*MATERIAL PROVIDED*:
:::

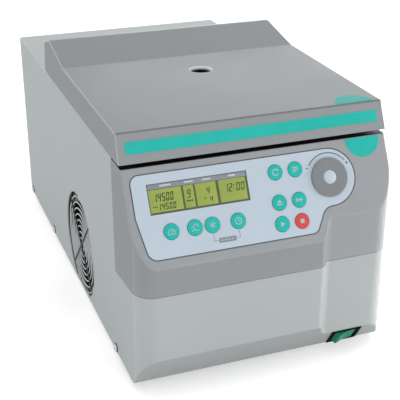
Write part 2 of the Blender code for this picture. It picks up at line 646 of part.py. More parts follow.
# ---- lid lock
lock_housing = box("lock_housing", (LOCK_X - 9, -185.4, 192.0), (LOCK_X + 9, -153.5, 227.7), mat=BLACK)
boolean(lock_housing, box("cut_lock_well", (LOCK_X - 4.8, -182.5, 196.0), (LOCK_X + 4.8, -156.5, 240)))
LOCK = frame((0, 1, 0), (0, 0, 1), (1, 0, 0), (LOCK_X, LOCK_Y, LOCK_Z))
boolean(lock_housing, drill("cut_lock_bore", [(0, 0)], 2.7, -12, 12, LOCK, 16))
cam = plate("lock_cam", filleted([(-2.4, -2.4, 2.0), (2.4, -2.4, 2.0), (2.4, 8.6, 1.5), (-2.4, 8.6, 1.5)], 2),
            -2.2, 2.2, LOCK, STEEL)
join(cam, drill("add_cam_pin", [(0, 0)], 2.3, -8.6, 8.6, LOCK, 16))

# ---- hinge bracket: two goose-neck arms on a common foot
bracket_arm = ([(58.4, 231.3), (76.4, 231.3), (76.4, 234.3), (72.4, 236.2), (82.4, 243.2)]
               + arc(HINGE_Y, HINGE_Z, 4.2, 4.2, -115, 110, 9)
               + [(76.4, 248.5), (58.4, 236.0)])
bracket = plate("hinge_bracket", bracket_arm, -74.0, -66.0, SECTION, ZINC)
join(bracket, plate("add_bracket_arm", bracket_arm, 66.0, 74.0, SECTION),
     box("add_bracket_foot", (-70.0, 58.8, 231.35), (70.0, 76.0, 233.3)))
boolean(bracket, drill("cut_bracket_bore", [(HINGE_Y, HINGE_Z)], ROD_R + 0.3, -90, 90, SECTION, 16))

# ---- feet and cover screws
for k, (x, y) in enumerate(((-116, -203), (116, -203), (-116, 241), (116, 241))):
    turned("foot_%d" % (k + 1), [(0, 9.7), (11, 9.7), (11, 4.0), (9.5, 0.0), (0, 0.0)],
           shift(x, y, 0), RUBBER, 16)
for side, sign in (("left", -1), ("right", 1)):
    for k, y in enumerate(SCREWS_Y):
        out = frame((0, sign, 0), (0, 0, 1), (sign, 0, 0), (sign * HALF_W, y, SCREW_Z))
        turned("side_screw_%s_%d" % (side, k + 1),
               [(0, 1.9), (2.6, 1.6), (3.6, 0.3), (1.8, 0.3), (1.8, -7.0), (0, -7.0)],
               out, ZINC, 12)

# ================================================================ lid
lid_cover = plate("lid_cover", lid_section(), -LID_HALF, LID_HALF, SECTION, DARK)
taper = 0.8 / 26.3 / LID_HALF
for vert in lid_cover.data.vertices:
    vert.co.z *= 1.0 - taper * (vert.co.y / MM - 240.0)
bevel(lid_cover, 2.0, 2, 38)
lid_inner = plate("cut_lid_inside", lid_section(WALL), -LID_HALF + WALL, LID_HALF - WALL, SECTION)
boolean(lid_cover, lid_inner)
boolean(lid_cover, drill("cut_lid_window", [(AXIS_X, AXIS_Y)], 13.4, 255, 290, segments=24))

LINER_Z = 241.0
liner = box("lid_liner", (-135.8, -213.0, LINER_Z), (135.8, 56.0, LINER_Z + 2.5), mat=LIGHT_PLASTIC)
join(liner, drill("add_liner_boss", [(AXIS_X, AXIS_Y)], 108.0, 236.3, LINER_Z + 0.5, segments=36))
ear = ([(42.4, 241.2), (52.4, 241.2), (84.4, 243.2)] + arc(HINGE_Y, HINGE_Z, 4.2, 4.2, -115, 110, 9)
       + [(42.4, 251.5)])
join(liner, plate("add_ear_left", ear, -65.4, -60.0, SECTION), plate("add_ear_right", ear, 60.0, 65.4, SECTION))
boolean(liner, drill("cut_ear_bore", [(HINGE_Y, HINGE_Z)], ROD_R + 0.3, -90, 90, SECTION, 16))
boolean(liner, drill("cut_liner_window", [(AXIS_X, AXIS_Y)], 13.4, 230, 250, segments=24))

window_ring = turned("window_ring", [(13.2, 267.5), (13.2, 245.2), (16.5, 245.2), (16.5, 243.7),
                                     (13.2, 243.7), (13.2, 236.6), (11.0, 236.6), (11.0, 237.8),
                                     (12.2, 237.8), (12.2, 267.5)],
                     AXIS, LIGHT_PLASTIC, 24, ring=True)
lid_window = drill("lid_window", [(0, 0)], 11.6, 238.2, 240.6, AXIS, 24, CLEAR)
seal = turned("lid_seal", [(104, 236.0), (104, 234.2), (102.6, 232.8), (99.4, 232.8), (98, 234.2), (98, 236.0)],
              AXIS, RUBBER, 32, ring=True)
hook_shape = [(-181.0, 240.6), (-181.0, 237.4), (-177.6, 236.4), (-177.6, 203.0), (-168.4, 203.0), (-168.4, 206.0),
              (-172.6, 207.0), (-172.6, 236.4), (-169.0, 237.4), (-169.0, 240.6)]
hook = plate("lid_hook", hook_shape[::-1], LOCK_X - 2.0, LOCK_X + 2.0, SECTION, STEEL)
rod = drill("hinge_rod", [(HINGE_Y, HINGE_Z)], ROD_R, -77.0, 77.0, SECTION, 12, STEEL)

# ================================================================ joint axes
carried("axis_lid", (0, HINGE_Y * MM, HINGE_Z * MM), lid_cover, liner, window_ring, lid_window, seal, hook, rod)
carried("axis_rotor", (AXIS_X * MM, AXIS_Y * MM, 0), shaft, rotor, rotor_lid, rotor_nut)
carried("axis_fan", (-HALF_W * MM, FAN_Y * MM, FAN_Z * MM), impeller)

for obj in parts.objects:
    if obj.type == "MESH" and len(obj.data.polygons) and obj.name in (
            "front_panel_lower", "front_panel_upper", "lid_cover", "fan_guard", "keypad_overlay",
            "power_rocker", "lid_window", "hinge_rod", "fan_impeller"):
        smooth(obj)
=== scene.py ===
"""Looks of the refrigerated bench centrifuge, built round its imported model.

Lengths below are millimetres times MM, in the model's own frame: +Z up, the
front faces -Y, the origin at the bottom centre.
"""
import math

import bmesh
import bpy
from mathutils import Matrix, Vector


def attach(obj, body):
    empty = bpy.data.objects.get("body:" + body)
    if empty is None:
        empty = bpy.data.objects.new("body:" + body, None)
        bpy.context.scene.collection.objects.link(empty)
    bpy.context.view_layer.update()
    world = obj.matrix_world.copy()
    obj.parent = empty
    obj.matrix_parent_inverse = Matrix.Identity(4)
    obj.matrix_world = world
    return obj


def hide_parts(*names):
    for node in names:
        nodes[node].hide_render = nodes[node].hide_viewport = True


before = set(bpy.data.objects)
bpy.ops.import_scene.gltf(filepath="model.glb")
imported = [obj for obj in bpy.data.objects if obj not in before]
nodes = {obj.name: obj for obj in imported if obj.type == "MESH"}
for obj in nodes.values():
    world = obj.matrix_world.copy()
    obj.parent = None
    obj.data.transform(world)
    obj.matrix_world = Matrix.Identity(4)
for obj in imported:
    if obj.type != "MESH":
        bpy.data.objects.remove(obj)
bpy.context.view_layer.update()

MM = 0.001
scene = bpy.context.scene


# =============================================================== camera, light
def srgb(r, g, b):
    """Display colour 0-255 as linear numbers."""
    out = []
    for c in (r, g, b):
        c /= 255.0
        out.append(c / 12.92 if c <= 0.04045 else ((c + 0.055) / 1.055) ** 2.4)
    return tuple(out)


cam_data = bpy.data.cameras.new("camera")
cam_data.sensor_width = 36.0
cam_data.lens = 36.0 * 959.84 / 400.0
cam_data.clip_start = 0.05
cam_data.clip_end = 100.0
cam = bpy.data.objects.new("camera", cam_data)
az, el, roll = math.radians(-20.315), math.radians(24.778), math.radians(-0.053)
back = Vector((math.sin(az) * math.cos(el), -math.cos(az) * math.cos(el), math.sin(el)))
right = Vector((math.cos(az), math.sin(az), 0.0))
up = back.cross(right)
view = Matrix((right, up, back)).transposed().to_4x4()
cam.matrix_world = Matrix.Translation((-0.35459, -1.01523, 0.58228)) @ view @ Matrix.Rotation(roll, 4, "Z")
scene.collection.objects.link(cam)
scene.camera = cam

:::

*EXERCISE INSTRUCTIONS*:
Exactly those lines that run from the line with "FAN_Z * MM), impeller)" through the line with "scene = bpy.context.scene" are to be reproduced; both end lines belong to the range.

*RESPONSE*:
carried("axis_fan", (-HALF_W * MM, FAN_Y * MM, FAN_Z * MM), impeller)

for obj in parts.objects:
    if obj.type == "MESH" and len(obj.data.polygons) and obj.name in (
            "front_panel_lower", "front_panel_upper", "lid_cover", "fan_guard", "keypad_overlay",
            "power_rocker", "lid_window", "hinge_rod", "fan_impeller"):
        smooth(obj)
=== scene.py ===
"""Looks of the refrigerated bench centrifuge, built round its imported model.

Lengths below are millimetres times MM, in the model's own frame: +Z up, the
front faces -Y, the origin at the bottom centre.
"""
import math

import bmesh
import bpy
from mathutils import Matrix, Vector


def attach(obj, body):
    empty = bpy.data.objects.get("body:" + body)
    if empty is None:
        empty = bpy.data.objects.new("body:" + body, None)
        bpy.context.scene.collection.objects.link(empty)
    bpy.context.view_layer.update()
    world = obj.matrix_world.copy()
    obj.parent = empty
    obj.matrix_parent_inverse = Matrix.Identity(4)
    obj.matrix_world = world
    return obj


def hide_parts(*names):
    for node in names:
        nodes[node].hide_render = nodes[node].hide_viewport = True


before = set(bpy.data.objects)
bpy.ops.import_scene.gltf(filepath="model.glb")
imported = [obj for obj in bpy.data.objects if obj not in before]
nodes = {obj.name: obj for obj in imported if obj.type == "MESH"}
for obj in nodes.values():
    world = obj.matrix_world.copy()
    obj.parent = None
    obj.data.transform(world)
    obj.matrix_world = Matrix.Identity(4)
for obj in imported:
    if obj.type != "MESH":
        bpy.data.objects.remove(obj)
bpy.context.view_layer.update()

MM = 0.001
scene = bpy.context.scene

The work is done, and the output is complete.